This movie also made me think, “We have a long way to go.” Some things never change, when Ruth was practicing for her very first case, her superior told her to smile more, she was coming across as cold-hearted. But this is nothing new. Hillary Clinton was criticized for never smiling when she was on the campaign trail, and once she started smiling? People said she smiled too much. Then the judges on Dancing With The Stars had comments about Simone Biles facial expressions and how they didn’t see it as authentic.

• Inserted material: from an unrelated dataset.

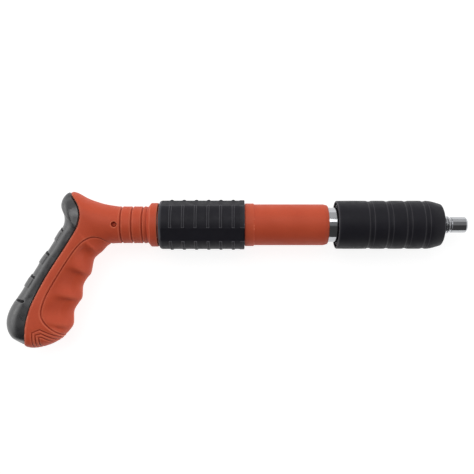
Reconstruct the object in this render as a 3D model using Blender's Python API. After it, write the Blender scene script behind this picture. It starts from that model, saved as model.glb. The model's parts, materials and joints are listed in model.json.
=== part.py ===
"""Pistol-grip impact nail driver, about 38 cm long, lying on its side.

The barrel runs along +X to the nozzle, the grip hangs towards -Y, and +Z is up. The origin is the
bottom centre of the object's box. Lengths below are in millimetres, and positions along the barrel
are distances from the origin; the meshes are made in metres.
"""

import math

import bmesh
import bpy
from mathutils import Matrix, Vector

MM = 0.001

# Where the barrel axis lies above the ground and beside the origin.
AXIS_Y = 37.25
AXIS_Z = 21.0

# Clearance between pieces that touch or slide.
GAP = 0.3
SEGMENTS = 32
SMALL_SEGMENTS = 20
FINE_SEGMENTS = 16

# How far the sear moves across the hammer.
SEAR_TRAVEL = 2.2

# Handle.
NECK_R = 15.45
NECK_END = -65.2
COLLAR_R = 17.9
COLLAR_FROM = -71.0
COLLAR_TAPER = 2.3
NECK_GROOVES = (-77.8, -86.5, -95.5)
GROOVE_WIDTH = 2.2
GROOVE_DEPTH = 0.6
BUTT_Y = -102.3
STRAP_THICK = 2.4
CAVITY_INSET = 6.0
CAVITY_FROM = 7.5
CAVITY_TO = 18.0
CROSS_PIN_X = -100.0
CROSS_PIN_R = 1.9
CROSS_PIN_LENGTH = 23.6
SCREW_PLACES = ((-122.0, -5.0), (-143.0, -46.0), (-156.0, -84.0))
SCREW_SHANK_R = 1.4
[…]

To which she replied, Smiling doesn’t win you gold medals.” Why is it when men are stone-faced it’s powerful but when a woman does it they are stone cold?

So how can you make a difference?

  • First, learn about your implicit biases! Harvard has developed a series tests called the Implicit Association Test (IAT) and you can take as many as you want to learn what biases you have! In honor of today I recommend taking the gender and science/liberal arts test.
  • Then, stay informed! Read your news app! Everyone has it on their iPhone, stay up to date on topics that are important to you. But make sure you’re getting your news from multiple places as some outlets tend to lean one way or another,
  • Lastly, stand up! In the movie Jane Ginsberg says, “It’s not a movement if everyone’s sitting down. It’s a support group.” We watched the film Sicko in one of my classes and while this quote is about healthcare, I believe it could apply to much more, “The French government is afraid of the people, but the American people are afraid of the government.” In Sicko we see that the French people will protest anything they see as unfair, so what are we waiting for!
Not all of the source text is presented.